● GOAL
All of the data needs to be repeated exactly.

● PROVIDED RECORDS
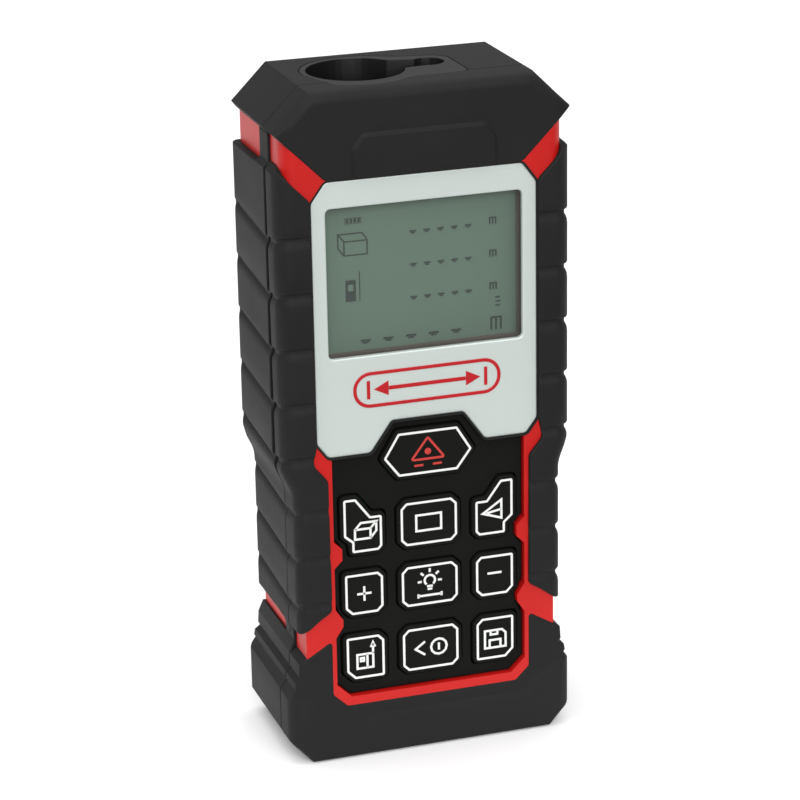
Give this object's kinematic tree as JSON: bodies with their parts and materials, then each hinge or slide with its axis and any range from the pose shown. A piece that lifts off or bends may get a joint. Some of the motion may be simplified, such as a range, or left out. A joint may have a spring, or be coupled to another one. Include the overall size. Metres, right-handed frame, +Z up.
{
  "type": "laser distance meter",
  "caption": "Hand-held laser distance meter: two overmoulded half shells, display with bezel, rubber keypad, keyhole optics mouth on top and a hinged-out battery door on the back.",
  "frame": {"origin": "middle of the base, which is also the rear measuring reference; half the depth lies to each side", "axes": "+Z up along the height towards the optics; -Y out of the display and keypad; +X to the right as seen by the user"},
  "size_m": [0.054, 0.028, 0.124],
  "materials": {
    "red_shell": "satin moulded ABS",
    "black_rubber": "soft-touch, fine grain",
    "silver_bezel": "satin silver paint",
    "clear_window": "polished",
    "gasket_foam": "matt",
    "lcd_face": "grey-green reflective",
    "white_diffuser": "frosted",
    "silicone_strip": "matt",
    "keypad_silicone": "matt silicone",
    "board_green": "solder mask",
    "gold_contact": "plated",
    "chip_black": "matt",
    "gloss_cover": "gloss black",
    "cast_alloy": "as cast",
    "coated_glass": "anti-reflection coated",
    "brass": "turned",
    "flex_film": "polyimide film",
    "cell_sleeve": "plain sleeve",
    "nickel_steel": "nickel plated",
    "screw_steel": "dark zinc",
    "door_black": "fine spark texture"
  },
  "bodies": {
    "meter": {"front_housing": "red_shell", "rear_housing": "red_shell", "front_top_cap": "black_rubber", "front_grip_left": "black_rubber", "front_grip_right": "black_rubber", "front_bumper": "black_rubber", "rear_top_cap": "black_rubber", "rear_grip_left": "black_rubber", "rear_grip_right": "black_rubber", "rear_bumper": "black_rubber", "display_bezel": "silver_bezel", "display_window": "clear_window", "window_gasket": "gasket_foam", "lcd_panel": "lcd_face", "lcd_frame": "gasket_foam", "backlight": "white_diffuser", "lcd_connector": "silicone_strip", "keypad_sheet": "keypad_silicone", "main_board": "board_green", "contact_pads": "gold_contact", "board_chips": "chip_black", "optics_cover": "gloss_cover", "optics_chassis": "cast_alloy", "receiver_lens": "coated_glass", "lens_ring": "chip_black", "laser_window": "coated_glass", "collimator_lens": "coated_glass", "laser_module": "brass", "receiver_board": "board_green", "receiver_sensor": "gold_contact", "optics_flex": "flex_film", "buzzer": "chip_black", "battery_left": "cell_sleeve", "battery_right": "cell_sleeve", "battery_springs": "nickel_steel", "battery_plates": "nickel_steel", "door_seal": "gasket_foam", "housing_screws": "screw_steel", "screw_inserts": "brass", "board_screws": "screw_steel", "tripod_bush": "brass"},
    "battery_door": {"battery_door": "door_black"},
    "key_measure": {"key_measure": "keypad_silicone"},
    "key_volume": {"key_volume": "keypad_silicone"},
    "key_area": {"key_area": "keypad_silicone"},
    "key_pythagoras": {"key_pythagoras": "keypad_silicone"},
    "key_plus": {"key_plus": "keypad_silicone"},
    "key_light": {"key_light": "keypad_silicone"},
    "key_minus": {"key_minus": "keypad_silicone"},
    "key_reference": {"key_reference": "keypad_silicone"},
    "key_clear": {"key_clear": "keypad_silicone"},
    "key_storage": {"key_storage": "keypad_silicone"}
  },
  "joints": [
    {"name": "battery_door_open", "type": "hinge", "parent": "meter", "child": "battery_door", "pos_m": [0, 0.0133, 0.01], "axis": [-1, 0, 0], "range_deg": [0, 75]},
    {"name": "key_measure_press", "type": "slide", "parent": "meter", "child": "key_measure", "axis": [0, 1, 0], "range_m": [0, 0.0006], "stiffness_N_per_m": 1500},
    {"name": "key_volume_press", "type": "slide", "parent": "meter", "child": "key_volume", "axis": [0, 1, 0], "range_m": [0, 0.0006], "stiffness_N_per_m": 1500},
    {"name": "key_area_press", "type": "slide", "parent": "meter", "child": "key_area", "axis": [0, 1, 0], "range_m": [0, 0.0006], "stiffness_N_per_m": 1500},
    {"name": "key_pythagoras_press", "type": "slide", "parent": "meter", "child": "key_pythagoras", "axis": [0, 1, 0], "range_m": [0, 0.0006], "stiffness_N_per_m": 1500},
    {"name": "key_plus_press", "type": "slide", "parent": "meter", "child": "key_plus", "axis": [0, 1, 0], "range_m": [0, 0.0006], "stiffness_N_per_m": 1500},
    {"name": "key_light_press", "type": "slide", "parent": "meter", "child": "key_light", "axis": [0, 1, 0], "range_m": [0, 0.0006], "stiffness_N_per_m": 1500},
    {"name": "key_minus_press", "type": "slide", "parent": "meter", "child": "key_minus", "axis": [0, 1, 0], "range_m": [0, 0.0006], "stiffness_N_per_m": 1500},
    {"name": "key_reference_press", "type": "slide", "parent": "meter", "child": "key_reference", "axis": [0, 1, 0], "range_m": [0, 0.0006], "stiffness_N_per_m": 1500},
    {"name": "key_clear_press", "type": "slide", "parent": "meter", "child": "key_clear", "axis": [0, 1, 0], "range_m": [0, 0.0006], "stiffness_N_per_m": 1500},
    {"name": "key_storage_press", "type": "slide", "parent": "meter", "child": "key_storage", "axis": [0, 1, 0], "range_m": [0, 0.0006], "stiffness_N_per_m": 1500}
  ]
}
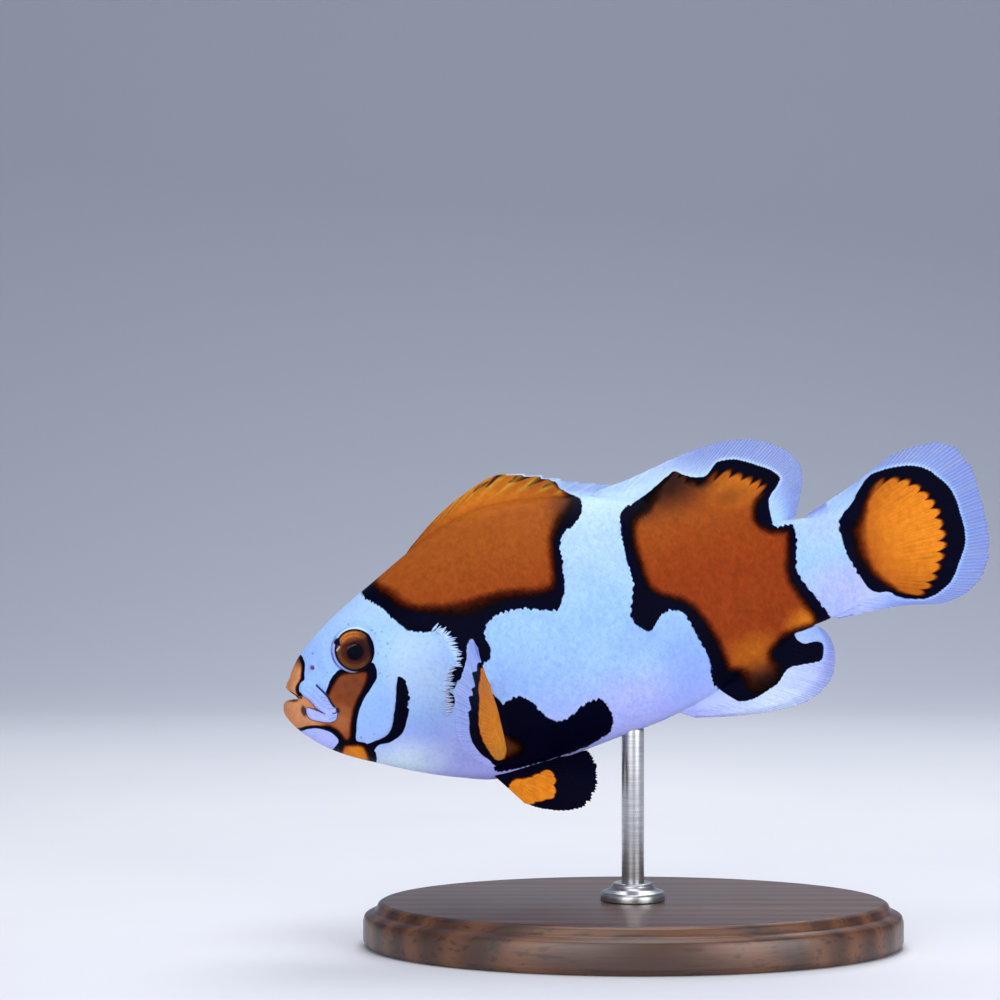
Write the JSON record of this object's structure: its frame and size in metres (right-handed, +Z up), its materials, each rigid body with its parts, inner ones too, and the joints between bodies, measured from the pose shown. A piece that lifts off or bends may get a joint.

● ANSWER TO THE TASK
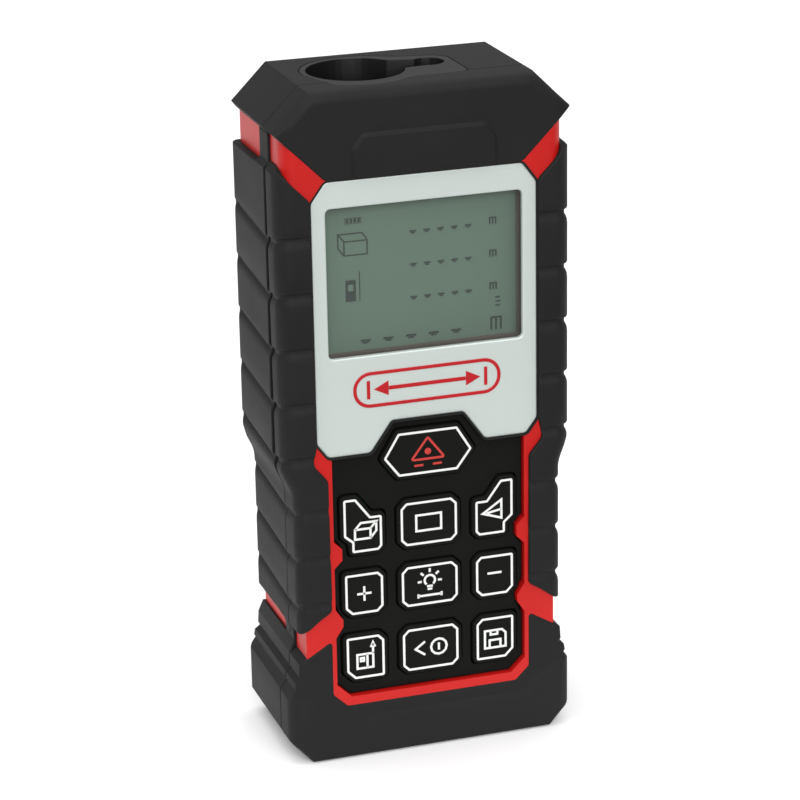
Give this object's kinematic tree as JSON: bodies with their parts and materials, then each hinge or slide with its axis and any range from the pose shown. A piece that lifts off or bends may get a joint. Some of the motion may be simplified, such as a range, or left out. A joint may have a spring, or be coupled to another one. Include the overall size. Metres, right-handed frame, +Z up.
{
  "type": "laser distance meter",
  "caption": "Hand-held laser distance meter: two overmoulded half shells, display with bezel, rubber keypad, keyhole optics mouth on top and a hinged-out battery door on the back.",
  "frame": {"origin": "middle of the base, which is also the rear measuring reference; half the depth lies to each side", "axes": "+Z up along the height towards the optics; -Y out of the display and keypad; +X to the right as seen by the user"},
  "size_m": [0.054, 0.028, 0.124],
  "materials": {
    "red_shell": "satin moulded ABS",
    "black_rubber": "soft-touch, fine grain",
    "silver_bezel": "satin silver paint",
    "clear_window": "polished",
    "gasket_foam": "matt",
    "lcd_face": "grey-green reflective",
    "white_diffuser": "frosted",
    "silicone_strip": "matt",
    "keypad_silicone": "matt silicone",
    "board_green": "solder mask",
    "gold_contact": "plated",
    "chip_black": "matt",
    "gloss_cover": "gloss black",
    "cast_alloy": "as cast",
    "coated_glass": "anti-reflection coated",
    "brass": "turned",
    "flex_film": "polyimide film",
    "cell_sleeve": "plain sleeve",
    "nickel_steel": "nickel plated",
    "screw_steel": "dark zinc",
    "door_black": "fine spark texture"
  },
  "bodies": {
    "meter": {"front_housing": "red_shell", "rear_housing": "red_shell", "front_top_cap": "black_rubber", "front_grip_left": "black_rubber", "front_grip_right": "black_rubber", "front_bumper": "black_rubber", "rear_top_cap": "black_rubber", "rear_grip_left": "black_rubber", "rear_grip_right": "black_rubber", "rear_bumper": "black_rubber", "display_bezel": "silver_bezel", "display_window": "clear_window", "window_gasket": "gasket_foam", "lcd_panel": "lcd_face", "lcd_frame": "gasket_foam", "backlight": "white_diffuser", "lcd_connector": "silicone_strip", "keypad_sheet": "keypad_silicone", "main_board": "board_green", "contact_pads": "gold_contact", "board_chips": "chip_black", "optics_cover": "gloss_cover", "optics_chassis": "cast_alloy", "receiver_lens": "coated_glass", "lens_ring": "chip_black", "laser_window": "coated_glass", "collimator_lens": "coated_glass", "laser_module": "brass", "receiver_board": "board_green", "receiver_sensor": "gold_contact", "optics_flex": "flex_film", "buzzer": "chip_black", "battery_left": "cell_sleeve", "battery_right": "cell_sleeve", "battery_springs": "nickel_steel", "battery_plates": "nickel_steel", "door_seal": "gasket_foam", "housing_screws": "screw_steel", "screw_inserts": "brass", "board_screws": "screw_steel", "tripod_bush": "brass"},
    "battery_door": {"battery_door": "door_black"},
    "key_measure": {"key_measure": "keypad_silicone"},
    "key_volume": {"key_volume": "keypad_silicone"},
    "key_area": {"key_area": "keypad_silicone"},
    "key_pythagoras": {"key_pythagoras": "keypad_silicone"},
    "key_plus": {"key_plus": "keypad_silicone"},
    "key_light": {"key_light": "keypad_silicone"},
    "key_minus": {"key_minus": "keypad_silicone"},
    "key_reference": {"key_reference": "keypad_silicone"},
    "key_clear": {"key_clear": "keypad_silicone"},
    "key_storage": {"key_storage": "keypad_silicone"}
  },
  "joints": [
    {"name": "battery_door_open", "type": "hinge", "parent": "meter", "child": "battery_door", "pos_m": [0, 0.0133, 0.01], "axis": [-1, 0, 0], "range_deg": [0, 75]},
    {"name": "key_measure_press", "type": "slide", "parent": "meter", "child": "key_measure", "axis": [0, 1, 0], "range_m": [0, 0.0006], "stiffness_N_per_m": 1500},
    {"name": "key_volume_press", "type": "slide", "parent": "meter", "child": "key_volume", "axis": [0, 1, 0], "range_m": [0, 0.0006], "stiffness_N_per_m": 1500},
    {"name": "key_area_press", "type": "slide", "parent": "meter", "child": "key_area", "axis": [0, 1, 0], "range_m": [0, 0.0006], "stiffness_N_per_m": 1500},
    {"name": "key_pythagoras_press", "type": "slide", "parent": "meter", "child": "key_pythagoras", "axis": [0, 1, 0], "range_m": [0, 0.0006], "stiffness_N_per_m": 1500},
    {"name": "key_plus_press", "type": "slide", "parent": "meter", "child": "key_plus", "axis": [0, 1, 0], "range_m": [0, 0.0006], "stiffness_N_per_m": 1500},
    {"name": "key_light_press", "type": "slide", "parent": "meter", "child": "key_light", "axis": [0, 1, 0], "range_m": [0, 0.0006], "stiffness_N_per_m": 1500},
    {"name": "key_minus_press", "type": "slide", "parent": "meter", "child": "key_minus", "axis": [0, 1, 0], "range_m": [0, 0.0006], "stiffness_N_per_m": 1500},
    {"name": "key_reference_press", "type": "slide", "parent": "meter", "child": "key_reference", "axis": [0, 1, 0], "range_m": [0, 0.0006], "stiffness_N_per_m": 1500},
    {"name": "key_clear_press", "type": "slide", "parent": "meter", "child": "key_clear", "axis": [0, 1, 0], "range_m": [0, 0.0006], "stiffness_N_per_m": 1500},
    {"name": "key_storage_press", "type": "slide", "parent": "meter", "child": "key_storage", "axis": [0, 1, 0], "range_m": [0, 0.0006], "stiffness_N_per_m": 1500}
  ]
}
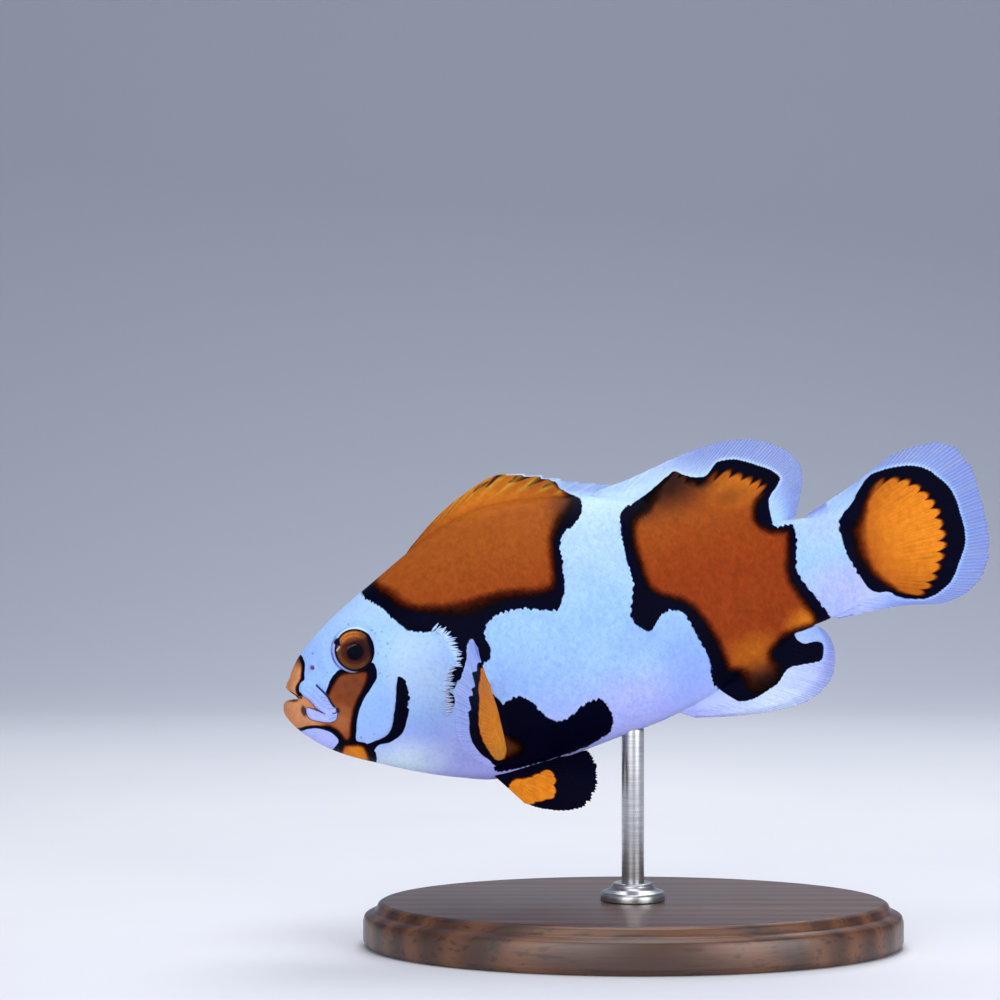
Write the JSON record of this object's structure: its frame and size in metres (right-handed, +Z up), its materials, each rigid body with its parts, inner ones too, and the joints between bodies, measured from the pose shown. A piece that lifts off or bends may get a joint.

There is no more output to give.